1. Introduction (V600.42)
This Terms of Service Agreement (“TOS”) is a legal agreement between you (either an individual or Company, or a single entity) and OMEGA TECHNOLOGY COMPANY.
The SOFTWARE PRODUCT includes computer software, and may include associated media, printed materials, and “online” or electronic documentation. The SOFTWARE PRODUCT also includes any fixes, releases, upgrades, new versions, or enhancements that may subsequently be issued to you. By purchasing, installing, copying, downloading, accessing, or otherwise using the SOFTWARE PRODUCT, you agree to be bound by the terms of this TOS.
2. Software Product License
The SOFTWARE PRODUCT is protected by copyright laws and international copyright Treaties, as well as other intellectual property laws and treaties. OMEGA TECHNOLOGY SYSTEMS retains copyright to the Product.
3. Software Product
The SOFTWARE PRODUCT is licensed, not sold. The term “COMPUTER” as used herein shall mean the HARDWARE, if the HARDWARE is a single computer system, or shall mean the computer system with which the HARDWARE operates, if the HARDWARE is a computer system component.
4. Grant of License
This TOS grants you the following rights: Software Installation and Use OMEGA TECHNOLOGY hereby grants you a single, non-exclusive, non-transferable license to use one copy of the SOFTWARE PRODUCT in accordance with the terms and conditions of the TOS. Any rights not expressly granted are reserved. Where the SOFTWARE PRODUCT is to be used at different geographical locations, or used with a different a database file (Data File), then a separate license is required for each location or database file. Where the SOFTWARE PRODUCT is to be used on the same Local Area Network (LAN) by multiple users with different computers, Omega Technology grants that no additional licenses are required by these computers once they are to access the same database file (Data File) on the same LAN. Omega Technology provides detailed software documentation which can be freely distributed in paper or electronic form.
5. Training Workbook
Omega Technology owns a separate Training Workbook which is available on a cost per user basis. This Training Workbook is available as an electronic downloadable document, and NO printing or electronic copying or mailing or otherwise sharing is permitted unless permission is given in writing by Omega Technology who is the copyright owner.

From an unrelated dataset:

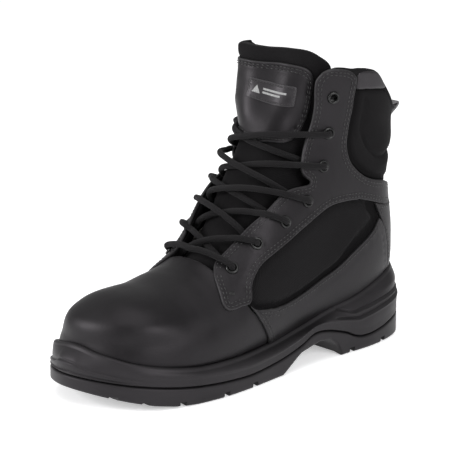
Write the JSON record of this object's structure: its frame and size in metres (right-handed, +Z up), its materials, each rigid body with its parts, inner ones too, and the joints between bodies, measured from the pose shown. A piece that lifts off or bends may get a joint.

6. Product Personalization & Company Identification
Omega Technology will optionally associate each SOFTWARE PRODUCT with the name and address of the person, company or entity that first purchases a license for the software. This information will not be shared with anyone as outlined in our Privacy Policy.
7. Annual Product License Renewal – and cost of License
First Year of Use of the Premium Product (OMC-Professional)
Omega Technology grants that under the terms of this license, the following payment structure shall come into effect on day one of the grant of a license. Each License will attract an initial cost of $US 360 (three hundred and sixty dollars) which is the fixed cost to maintain the license for the first year of use for one to six users, or calculated at $5 per user per month for 7 or more users. This amount is payable in advance of the grant of a License.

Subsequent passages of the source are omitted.